Our question is that how long can margins stay at these high levels in the global diesel market? What developments should we monitor?
i) Russian Sanctions and European Needs: Some of the diesel supplied by Russia disappeared from the market in 2022. Furthermore, the EU will ban Russian oil product imports (including diesel) by February 5. Where this ban will evolve and to what extent other regions will be able to compensate for the deficit will be important. Before the ban, Russian diesel loadings going to the Amsterdam-Rotterdam-Antwerp (ARA) storage site increased by 126% in the first 12 days of November, compared to the previous month. EU diesel imports from non-Europe/non-Russian sources increased substantially. Europe is more likely to be ready for the sanctions than we think. At the start of the year, there were estimates of additional diesel demand from Europe for heat and electricity generation. Nothing significant materialized so far. Economic slowdown and weather conditions helped a lot. We will monitor how weather conditions and sanctions on Russia will affect the market for Europe. Economic activity will be also important for the demand conditions.
ii) Chinese Refineries: China has considerably reduced its exports of petroleum products in 2022. This has reduced the global diesel supply. However, recently, there have been reports that refineries in China have increased diesel exports to profit from robust margins. If this situation continues strongly, it may have positive effects in terms of supply, especially in the East-of-Suez. It will help to boost East-of-Suez flows to Europe (indirectly) because, in the absence of Chinese products, East-of-Suez flows should go further east to some extent (at the expense of supply for Europeans).

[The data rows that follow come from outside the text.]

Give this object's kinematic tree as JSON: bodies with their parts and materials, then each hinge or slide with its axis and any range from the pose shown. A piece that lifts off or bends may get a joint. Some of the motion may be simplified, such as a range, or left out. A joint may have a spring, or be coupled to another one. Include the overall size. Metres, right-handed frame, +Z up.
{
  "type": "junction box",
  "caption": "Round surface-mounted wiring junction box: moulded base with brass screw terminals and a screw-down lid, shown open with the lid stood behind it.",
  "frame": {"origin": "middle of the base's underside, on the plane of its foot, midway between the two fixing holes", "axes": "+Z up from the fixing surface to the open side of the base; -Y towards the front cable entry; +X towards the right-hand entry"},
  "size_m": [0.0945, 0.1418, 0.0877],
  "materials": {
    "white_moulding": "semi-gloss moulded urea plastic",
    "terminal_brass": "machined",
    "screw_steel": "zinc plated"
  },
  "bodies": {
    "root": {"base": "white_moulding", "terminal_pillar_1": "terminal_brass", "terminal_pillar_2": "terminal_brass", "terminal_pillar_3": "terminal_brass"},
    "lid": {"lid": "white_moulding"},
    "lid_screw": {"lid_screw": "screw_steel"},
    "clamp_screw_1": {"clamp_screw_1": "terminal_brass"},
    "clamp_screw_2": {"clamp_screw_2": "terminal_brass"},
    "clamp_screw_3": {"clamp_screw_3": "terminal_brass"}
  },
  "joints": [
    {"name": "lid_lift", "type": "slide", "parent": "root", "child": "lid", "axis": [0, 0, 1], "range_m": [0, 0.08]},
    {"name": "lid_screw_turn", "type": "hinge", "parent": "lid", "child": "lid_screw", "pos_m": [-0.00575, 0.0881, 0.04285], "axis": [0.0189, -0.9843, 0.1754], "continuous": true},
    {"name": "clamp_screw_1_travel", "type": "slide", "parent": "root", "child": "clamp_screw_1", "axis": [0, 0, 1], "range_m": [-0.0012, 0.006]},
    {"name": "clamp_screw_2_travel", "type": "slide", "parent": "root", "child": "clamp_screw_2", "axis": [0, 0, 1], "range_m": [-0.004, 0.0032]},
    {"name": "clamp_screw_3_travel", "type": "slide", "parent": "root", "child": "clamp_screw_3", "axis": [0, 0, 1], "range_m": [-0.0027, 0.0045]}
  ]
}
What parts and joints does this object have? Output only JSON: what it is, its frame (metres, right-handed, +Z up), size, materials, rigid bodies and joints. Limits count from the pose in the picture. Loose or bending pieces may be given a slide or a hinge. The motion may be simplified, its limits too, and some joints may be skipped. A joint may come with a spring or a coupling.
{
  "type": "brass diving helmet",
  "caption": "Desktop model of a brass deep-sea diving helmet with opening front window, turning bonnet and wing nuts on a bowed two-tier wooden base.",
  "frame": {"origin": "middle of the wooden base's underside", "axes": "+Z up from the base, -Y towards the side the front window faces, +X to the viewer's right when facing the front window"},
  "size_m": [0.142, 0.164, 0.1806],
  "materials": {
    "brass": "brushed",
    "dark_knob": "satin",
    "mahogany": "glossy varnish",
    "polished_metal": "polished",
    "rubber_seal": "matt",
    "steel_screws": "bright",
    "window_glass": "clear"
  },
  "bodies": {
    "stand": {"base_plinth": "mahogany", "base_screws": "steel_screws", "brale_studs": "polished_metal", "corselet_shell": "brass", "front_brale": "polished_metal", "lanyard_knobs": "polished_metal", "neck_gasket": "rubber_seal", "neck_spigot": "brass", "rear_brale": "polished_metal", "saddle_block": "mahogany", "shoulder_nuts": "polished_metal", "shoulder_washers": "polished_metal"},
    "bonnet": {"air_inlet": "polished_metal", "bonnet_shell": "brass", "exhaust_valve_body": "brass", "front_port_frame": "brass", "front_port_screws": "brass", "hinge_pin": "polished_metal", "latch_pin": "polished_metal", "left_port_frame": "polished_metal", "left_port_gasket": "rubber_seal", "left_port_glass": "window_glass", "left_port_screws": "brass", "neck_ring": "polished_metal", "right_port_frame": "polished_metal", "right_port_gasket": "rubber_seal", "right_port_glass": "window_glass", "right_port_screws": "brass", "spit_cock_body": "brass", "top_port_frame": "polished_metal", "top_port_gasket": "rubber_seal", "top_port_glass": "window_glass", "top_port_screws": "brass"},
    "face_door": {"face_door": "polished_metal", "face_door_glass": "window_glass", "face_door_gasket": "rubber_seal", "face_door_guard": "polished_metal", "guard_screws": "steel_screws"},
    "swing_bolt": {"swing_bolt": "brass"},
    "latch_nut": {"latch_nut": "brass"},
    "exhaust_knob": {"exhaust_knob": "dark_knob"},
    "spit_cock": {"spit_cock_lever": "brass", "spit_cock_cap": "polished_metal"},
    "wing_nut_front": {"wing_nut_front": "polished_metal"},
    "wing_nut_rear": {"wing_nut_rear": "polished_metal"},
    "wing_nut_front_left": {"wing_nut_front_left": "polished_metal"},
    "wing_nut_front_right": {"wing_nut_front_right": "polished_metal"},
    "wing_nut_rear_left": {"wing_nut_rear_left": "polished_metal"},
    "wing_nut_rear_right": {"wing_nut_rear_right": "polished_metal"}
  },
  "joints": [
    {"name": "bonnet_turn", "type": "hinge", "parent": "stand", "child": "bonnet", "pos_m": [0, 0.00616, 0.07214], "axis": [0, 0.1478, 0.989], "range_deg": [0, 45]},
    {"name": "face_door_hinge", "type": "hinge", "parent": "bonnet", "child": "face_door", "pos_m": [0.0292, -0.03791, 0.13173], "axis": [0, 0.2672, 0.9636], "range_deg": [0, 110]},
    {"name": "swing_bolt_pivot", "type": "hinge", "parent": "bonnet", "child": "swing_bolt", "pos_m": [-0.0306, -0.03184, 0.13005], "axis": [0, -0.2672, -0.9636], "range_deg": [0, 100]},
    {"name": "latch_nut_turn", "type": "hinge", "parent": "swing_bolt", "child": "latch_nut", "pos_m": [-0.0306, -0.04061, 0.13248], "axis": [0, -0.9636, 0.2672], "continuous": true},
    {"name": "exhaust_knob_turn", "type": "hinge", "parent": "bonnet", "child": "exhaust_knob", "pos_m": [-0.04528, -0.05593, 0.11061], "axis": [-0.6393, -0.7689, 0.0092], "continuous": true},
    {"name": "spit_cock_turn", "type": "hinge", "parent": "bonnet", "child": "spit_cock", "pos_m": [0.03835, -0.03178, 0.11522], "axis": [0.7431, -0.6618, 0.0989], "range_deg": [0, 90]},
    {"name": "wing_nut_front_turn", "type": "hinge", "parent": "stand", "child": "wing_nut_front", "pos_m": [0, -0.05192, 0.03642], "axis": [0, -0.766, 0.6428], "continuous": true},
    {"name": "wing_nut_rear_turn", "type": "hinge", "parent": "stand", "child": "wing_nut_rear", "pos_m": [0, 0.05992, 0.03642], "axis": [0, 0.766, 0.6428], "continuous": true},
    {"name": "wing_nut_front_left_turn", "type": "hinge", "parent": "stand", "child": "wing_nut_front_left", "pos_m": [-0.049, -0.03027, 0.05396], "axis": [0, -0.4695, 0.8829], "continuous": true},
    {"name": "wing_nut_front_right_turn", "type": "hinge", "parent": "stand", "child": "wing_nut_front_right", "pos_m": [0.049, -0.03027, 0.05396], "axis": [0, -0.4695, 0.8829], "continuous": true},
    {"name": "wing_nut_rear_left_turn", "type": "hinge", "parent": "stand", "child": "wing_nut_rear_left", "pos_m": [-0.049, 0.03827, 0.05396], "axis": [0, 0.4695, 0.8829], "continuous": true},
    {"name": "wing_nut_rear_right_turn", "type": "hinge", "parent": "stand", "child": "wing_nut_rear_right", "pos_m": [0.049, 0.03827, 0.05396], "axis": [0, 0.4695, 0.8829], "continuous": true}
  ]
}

iii) Gas Crisis: If you know the distillation process in general, you know that the crude quality used in the process is quite important for the refining results. This year, higher natural gas costs created incentives for more usage of sweeter crude oil. To reduce their natural gas usage, the refineries preferred light sweet crudes that require less desulfurization. Light crude oil yields more gasoline but less middle distillates. This reduced diesel output and increased its cracks. It also increased gasoline output and decreased gasoline cracks. It will be important whether there will be a change or not on this front in the upcoming period.
From U.S. Energy Information Administration
Based on these factors, it is a probability that we can see a further increase in margins, or it will remain at these elevated levels for some time but we think that the probability for the opposite scenario should not be underestimated, especially for the first half of 2023.